At the time Blackwater purchased the subject property, Barrett knew that it was zoned Ml-1 and that this classification would not permit the proposed development. There was no zoning contingency in the contract to purchase the property.
Barrett further testified that he had developed 500 condominiums during his career as a developer. Thirteen years before the trial, he built 18 units to the east of the subject property. In 1984, he developed 12 condominium units at 63rd and Mobile, but he had developed no property in the area since that time.
Based on his experience, Barrett anticipated selling the condominiums to residents of the immediate and nearby areas. He expected that the buyers would be older residents and individuals who worked for the City. He had received no calls from individuals who were interested in purchasing a condominium in the proposed development.
Anthony McNamara also testified on behalf of plaintiffs. He stated that he was a consulting civil engineer and had been retained by Blackwater to analyze the suitability of the subject property for the proposed development. He determined that the property, including available sewer and water connections, was sufficient for the proposed development. He admitted that it would also be suitable for a manufacturing business.
Next, plaintiffs called Stephen Roman, a registered architect and urban planner, who had previously worked in the City of Chicago’s Department of Planning for 32 years. During his testimony, he identified and referred to plaintiffs’ exhibit 1, an aerial base map of the area surrounding the subject property. The exhibit showed the zoning classifications of the property on the map and the dates on which zoning classifications on different properties had changed.
Roman explained that, in 1957, when the City enacted the zoning ordinance, the strip between 64th Place and 65th Street, east of Oak *908Park Avenue, and west of Austin Boulevard was zoned Ml-1. After 1957, the classification of several of the parcels in this strip was changed from Ml-1 to R-4. The classifications of six properties between Austin and Narragansett changed to accommodate apartment buildings. These changes occurred in 1965, 1967, 1968, 1969, 1974, and 1976. West of Narragansett, the classifications of three pieces of property changed from Ml-1 to R-4; one change occurred in 1978, one in 1982, and one in 1995. On the north side of 64th Place, the classification of four properties had changed from R-2, single-family district, to R-4. These changes occurred in 1959, 1960, 1969, and 1972. Pursuant to these zoning changes, 732 dwelling units had been built.

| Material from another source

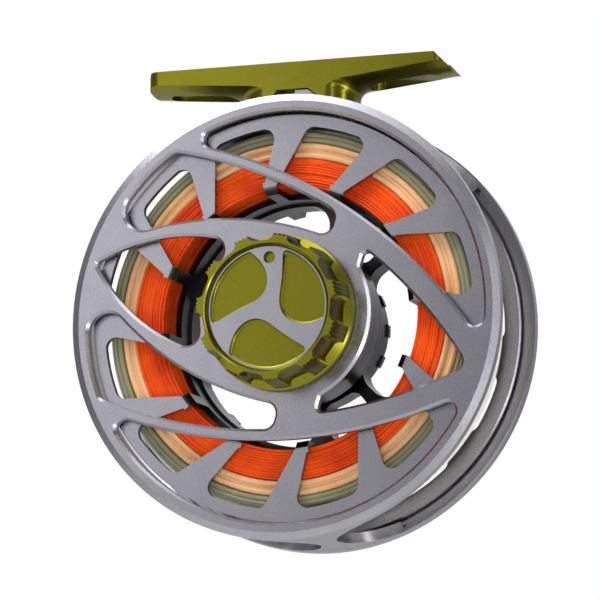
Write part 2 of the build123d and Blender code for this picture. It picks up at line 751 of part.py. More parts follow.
with BuildPart() as knob_o_ring:
    turned(
        (15.25, -1.15),
        (15.95, -1.15),
        (16.05, -0.65),
        (15.8, -0.15),
        (15.4, -0.15),
        (15.15, -0.65),
    )
finish(knob_o_ring, "knob_o_ring")

with BuildPart() as detent_ring:
    ring(9.9, 13.2, -1.9, -0.95)
    for k in range(24):
        drilled([polar(DETENT_RING, DETENT_TURN + 15 * k)], 0.55, -1.25, -0.5)
finish(detent_ring, "detent_ring")

with BuildPart() as detent_ball:
    with Locations((DETENT[0], REAR_Y + 0.25, AXIS_Z + DETENT[1])):
        Sphere(1.0)
finish(detent_ball, "detent_ball")

with BuildPart() as detent_spring:
    ring(0.45, 0.85, 1.7, PLATE_THICK, at=DETENT)
finish(detent_spring, "detent_spring")

# ---------------------------------------------------------------- spool
WEB_REAR = 17.5
DRUM_INNER = 14.9
DRUM_OUTER = 16.1
DRUM_REAR = 15.6
DRUM_FRONT = 29.0
GRIPS = 14
HUB_OUTER = 9.4
HUB_FRONT = 31.4
RACE_OUTER = 7.0
SPOKE_HALF = 2.8  # half the angle that a spoke's tip and its leg take up
CRANK = polar(CRANK_RADIUS, CRANK_TURN)
COUNTER = polar(CRANK_RADIUS, CRANK_TURN + 180)


def flange(face, inside, slant, phase):
    """Flange ring with twelve tapered, slanted spokes and a leg from each to the arbor."""
    near, far = min(face, inside), max(face, inside)
    tips = [phase + 360 / SPOKES * k for k in range(SPOKES)]
    with BuildSketch(behind(near)) as web:
        Circle(FLANGE_RADIUS)
        Circle(FLANGE_INNER, mode=Mode.SUBTRACT)
        for tip in tips:
            with BuildLine():
                Polyline(
                    polar(SPOKE_TIP, tip - SPOKE_HALF),
                    polar(FLANGE_INNER + 1.2, tip + slant - 5.0),
                    polar(FLANGE_INNER + 1.2, tip + slant + 5.0),
                    polar(SPOKE_TIP, tip + SPOKE_HALF),
                    close=True,
                )
            make_face()
        corners = [v for v in web.vertices() if abs(v.center().length - FLANGE_INNER) < 0.1]
        fillet(corners, 2.4)
    extrude(web.sketch, amount=near - far)
    inward = 1 if inside > face else -1
    arbor_end = ARBOR_REAR if inside > face else ARBOR_FRONT
    for tip in tips:
        turned(
            (SPOKE_TIP, face),
            (SPOKE_TIP + 1.2, face),
            (SPOKE_TIP + 1.2, inside),
            (ARBOR_OUTER, inside),
            (ARBOR_OUTER, arbor_end),
            (ARBOR_INNER, arbor_end),
            (ARBOR_INNER, face + inward * 1.6),
            start=tip + SPOKE_HALF,
            arc=2 * SPOKE_HALF,
        )


def web_pane(turn, half_turn, inner, corner):
    """Opening of the inner web: a ring sector with rounded corners."""
    with BuildSketch(behind(WEB_REAR - 1, turn)) as pane:
        Circle(ARBOR_INNER - 0.6)
        Circle(inner, mode=Mode.SUBTRACT)
        with BuildLine():
            Polyline((0, 0), polar(60, -half_turn), polar(90, 0), polar(60, half_turn), close=True)
        make_face(mode=Mode.INTERSECT)
        fillet(pane.vertices(), corner)
    extrude(pane.sketch, amount=-9, mode=Mode.SUBTRACT)


with BuildPart() as spool:
    flange(SPOOL_REAR, SPOOL_REAR + FLANGE_THICK, -10, 7.5)
    flange(FRONT_FACE, FRONT_WEB, 10, 12.0)
    # rim of the front flange and the palming rim in front of the frame
    turned(
        (FLANGE_INNER + 0.4, FRONT_WEB),
        (46.6, FRONT_WEB),
        (47.0, FRONT_WEB + 0.4),
        (47.0, FRONT_RING_FRONT + 0.4),
        (48.6, FRONT_RING_FRONT + 0.4),
        (49.0, FRONT_RING_FRONT + 0.8),
        (49.0, 34.8),
        (48.6, 35.2),
        (45.2, 35.2),
        (FLANGE_INNER + 0.4, FRONT_FACE),
    )
    drilled([CRANK, COUNTER], 5.4, FRONT_WEB, 33.6, mode=Mode.ADD)
    # arbor band, with forked ribs between it and the hub
    ring(HUB_OUTER - 1, ARBOR_OUTER, WEB_REAR, ARBOR_FRONT)
    ring(ARBOR_INNER, ARBOR_OUTER, ARBOR_REAR, ARBOR_FRONT)
    for turn in (56, 176, 296):
        web_pane(turn, 12.5, 19.0, 2.2)
        web_pane(turn + 60, 40.0, DRUM_OUTER + 0.6, 4.6)
    # hub drum, with small serrated grips round its front rim
    ring(DRUM_INNER, DRUM_OUTER, DRUM_REAR, DRUM_FRONT)
    ring(HUB_OUTER - 1, DRUM_OUTER, DRUM_FRONT - 1.4, DRUM_FRONT)
    for grip in range(GRIPS):
        middle = 360.0 / GRIPS * grip - 1.0
        beads = [polar(DRUM_OUTER, middle + step) for step in (-3.6, -1.2, 1.2, 3.6)]
        drilled(beads, 0.5, DRUM_FRONT - 1.6, DRUM_FRONT, mode=Mode.ADD)
    # hub tube, with the drive socket behind and the bearing seats in front
    ring(0, HUB_OUTER, SOCKET_REAR, HUB_FRONT)
    with BuildSketch(behind(SOCKET_REAR)):
        RegularPolygon(HEX_CORNER + SOCKET_GAP, 6)
    extrude(amount=SOCKET_REAR - BEARING_STOP, mode=Mode.SUBTRACT)
    ring(0, 4.7, BEARING_STOP - 1, BEARING_REAR + 1, mode=Mode.SUBTRACT)
    ring(0, RACE_OUTER, BEARING_REAR, HUB_FRONT + 1, mode=Mode.SUBTRACT)
    drilled([CRANK, COUNTER], 2.0, 30.6, 36)
finish(spool, "spool")

BEARINGS = ((BEARING_REAR, 22.2), (28.0, 31.0))
BALL_RING = 5.1

with BuildPart() as bearing_inner_races:
    for near, far in BEARINGS:
        ring(SPINDLE_RADIUS + RUNNING, 4.3, near + 0.1, far)
finish(bearing_inner_races, "bearing_inner_races")

with BuildPart() as bearing_spacer:
    ring(SPINDLE_RADIUS + RUNNING, 4.1, 22.2, 28.1)
finish(bearing_spacer, "bearing_spacer")

with BuildPart() as bearing_balls:
    for near, far in BEARINGS:
        for x, z in around(BALL_RING, 8):
            with Locations((x, REAR_Y + (near + far) / 2, AXIS_Z + z)):
                Sphere(0.75)
finish(bearing_balls, "bearing_balls")

with BuildPart() as bearing_outer_races:
    for near, far in BEARINGS:
        ring(5.9, RACE_OUTER, near, far)
finish(bearing_outer_races, "bearing_outer_races")

# ---------------------------------------------------------------- release cap
CAP_REAR = 31.8
CAP_FRONT = 37.6

with BuildPart() as release_cap:
    turned(
        (SPINDLE_RADIUS + RUNNING, CAP_REAR),
        (8.9, CAP_REAR),
        (9.2, CAP_REAR + 0.3),
        (9.2, CAP_FRONT - 1.6),
        (8.0, CAP_FRONT - 0.4),
        (6.0, CAP_FRONT),
        (0, CAP_FRONT),
        (0, 34.9),
        (SPINDLE_RADIUS + RUNNING, 34.9),
    )
    drilled(around(10.0, 8), 1.6, CAP_REAR + 0.9, CAP_FRONT + 1)
finish(release_cap, "release_cap")

with BuildPart() as cap_o_ring:
    ring(4.6, 5.6, 31.3, CAP_REAR)
finish(cap_o_ring, "cap_o_ring")

# ---------------------------------------------------------------- wound line
LINE_PACKS = (
    ("backing_line", ARBOR_OUTER + 0.1, 36.4, 0.5),
    ("running_line", 36.4, 40.0, 0.5),
    ("head_line", 40.0, 42.5, 0.5),
    ("leader_line", 42.5, 43.9, 4.0),
)
for name, inner, outer, crown in LINE_PACKS:
    shoulder = outer - min(crown, 1.3)
    with BuildPart() as pack:
        turned(
            (inner, LINE_REAR),
            (shoulder, LINE_REAR),
            (outer, LINE_REAR + crown),
            (outer, LINE_FRONT - crown),
            (shoulder, LINE_FRONT),
            (inner, LINE_FRONT),
        )
    finish(pack, name)

# ---------------------------------------------------------------- crank handle
BOSS_FACE = 33.6  # front of the bosses under the handle and the counterweight
POST_RADIUS = 2.4
POST_FRONT = 54.0
SCREW_RADIUS = 1.3
BUSHING_RADIUS = 3.4
HANDLE_REAR = 35.0
HANDLE_FRONT = 57.0
GRIP_GROOVES = (39.5, 41.5, 43.5)

with BuildPart() as handle_post:
    turned(
        (0, 30.6),
        (2.0, 30.6),
        (2.0, BOSS_FACE),
        (4.2, BOSS_FACE),
        (4.2, BOSS_FACE + 1.0),
        (POST_RADIUS, BOSS_FACE + 1.0),
        (POST_RADIUS, POST_FRONT),
        (SCREW_RADIUS, POST_FRONT),
        (SCREW_RADIUS, POST_FRONT - 4.0),
        (0, POST_FRONT - 4.0),
        at=CRANK,
    )
finish(handle_post, "handle_post")

with BuildPart() as handle_knob:
    turned(
        (BUSHING_RADIUS, HANDLE_REAR),
        (5.4, HANDLE_REAR),
        (6.2, HANDLE_REAR + 1.0),
        (5.6, HANDLE_REAR + 4.5),
        (5.5, HANDLE_REAR + 8.0),
        (6.0, HANDLE_REAR + 12.5),
        (6.8, HANDLE_REAR + 17.5),
        (6.9, HANDLE_FRONT - 2.0),
        (6.3, HANDLE_FRONT - 0.6),
        (5.4, HANDLE_FRONT),
        (4.6, HANDLE_FRONT),
        (4.6, POST_FRONT + 0.2),
        (BUSHING_RADIUS, POST_FRONT + 0.2),
        at=CRANK,
    )
    for depth in GRIP_GROOVES:
        turned(
            (5.3, depth), (8, depth - 0.6), (8, depth + 0.6), at=CRANK, mode=Mode.SUBTRACT
        )
finish(handle_knob, "handle_knob")

with BuildPart() as handle_bushings:
    for near, far in ((HANDLE_REAR + 0.1, 38.6), (50.4, POST_FRONT + 0.1)):
        ring(POST_RADIUS + RUNNING, BUSHING_RADIUS, near, far, at=CRANK)
finish(handle_bushings, "handle_bushings")

SCREW_FACE = 55.8

with BuildPart() as handle_screw:
    turned(
        (0, POST_FRONT - 3.8),
        (SCREW_RADIUS, POST_FRONT - 3.8),
        (SCREW_RADIUS, POST_FRONT + 0.4),
        (4.2, POST_FRONT + 0.4),
        (4.2, SCREW_FACE - 0.4),
        (3.8, SCREW_FACE),
        (0, SCREW_FACE),
        at=CRANK,
    )
    with BuildSketch(behind(SCREW_FACE)):
        with Locations(CRANK):
            RegularPolygon(1.5, 6)
    extrude(amount=0.9, mode=Mode.SUBTRACT)
finish(handle_screw, "handle_screw")

COUNTER_FACE = 37.0
COUNTER_SEAT = 35.4

with BuildPart() as counterweight:
    turned(
        (1.2, BOSS_FACE),
        (5.2, BOSS_FACE),
        (5.2, COUNTER_FACE - 0.8),
        (4.4, COUNTER_FACE),
        (2.3, COUNTER_FACE),
        (2.3, COUNTER_SEAT),
        (1.2, COUNTER_SEAT),
        at=COUNTER,
    )
finish(counterweight, "counterweight")

with BuildPart() as counterweight_screw:
    turned(
        (0, 30.8),
        (1.2, 30.8),
        (1.2, COUNTER_SEAT),
        (2.2, COUNTER_SEAT),
        (2.2, COUNTER_FACE - 0.3),
        (0, COUNTER_FACE - 0.3),
        at=COUNTER,
    )
    with BuildSketch(behind(COUNTER_FACE - 0.3)):
        with Locations(COUNTER):
            RegularPolygon(1.1, 6)
    extrude(amount=0.7, mode=Mode.SUBTRACT)
finish(counterweight_screw, "counterweight_screw")
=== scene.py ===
"""Studio scene of the fly reel: finishes for the machined pieces and the wound line turn by turn."""

import json
import math
import random

import bpy
from mathutils import Matrix, Vector


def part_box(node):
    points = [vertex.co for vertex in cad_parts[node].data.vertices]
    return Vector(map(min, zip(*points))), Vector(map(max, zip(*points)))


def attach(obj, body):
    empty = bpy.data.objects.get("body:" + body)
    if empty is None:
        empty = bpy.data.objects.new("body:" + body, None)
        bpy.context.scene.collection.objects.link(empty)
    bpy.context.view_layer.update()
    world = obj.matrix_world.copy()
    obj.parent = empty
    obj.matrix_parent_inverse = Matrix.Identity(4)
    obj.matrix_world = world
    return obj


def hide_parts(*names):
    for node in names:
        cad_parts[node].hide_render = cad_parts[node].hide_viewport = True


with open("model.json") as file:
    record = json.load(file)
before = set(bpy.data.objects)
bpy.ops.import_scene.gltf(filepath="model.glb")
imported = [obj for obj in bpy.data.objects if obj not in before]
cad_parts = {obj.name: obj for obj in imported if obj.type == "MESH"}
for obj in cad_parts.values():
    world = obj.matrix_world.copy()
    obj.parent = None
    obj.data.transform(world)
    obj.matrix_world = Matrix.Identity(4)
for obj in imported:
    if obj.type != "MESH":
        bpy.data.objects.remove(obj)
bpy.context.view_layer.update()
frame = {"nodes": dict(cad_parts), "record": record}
nodes = frame["nodes"]

MM = 0.001
spindle_low, spindle_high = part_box("spindle")
AXIS_X = (spindle_low.x + spindle_high.x) / 2
AXIS_Z = (spindle_low.z + spindle_high.z) / 2


# ---------------------------------------------------------------- camera
AZIMUTH = math.radians(18.52)
ELEVATION = math.radians(-9.695)
ROLL = math.radians(0.25)
CAMERA_DISTANCE = 0.7
LENS = 189.66
SENSOR = 36.0
AIM_INSET = 0.4 * MM  # depth of the aimed point in the frame's rear plate
FRAME_SHIFT = (4.06 * MM, 3.18 * MM)  # right and up, from the frame's rear ring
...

Despite the fact that only one of these zoning changes had occurred since 1982, and the majority occurred in the sixties and seventies, Roman believed there was a trend toward multiple-family developments. In ascertaining this trend, he did not make an extensive examination of the area west of Oak Park Avenue between 63rd and 65th Streets, but he admitted that there was only one block in this area with an R-4 designation. East of Austin Boulevard between 63rd and 65th Streets and west of Central Avenue, there was also only one property with an R-4 designation.
According to Roman, the proposed development was consistent with the existing buildings and the trend of development in the area, although the proposed development included more "green space” and parking. In addition, the development would serve as a "buffer” between the single-family homes to the north of it and the heavy industry to the south.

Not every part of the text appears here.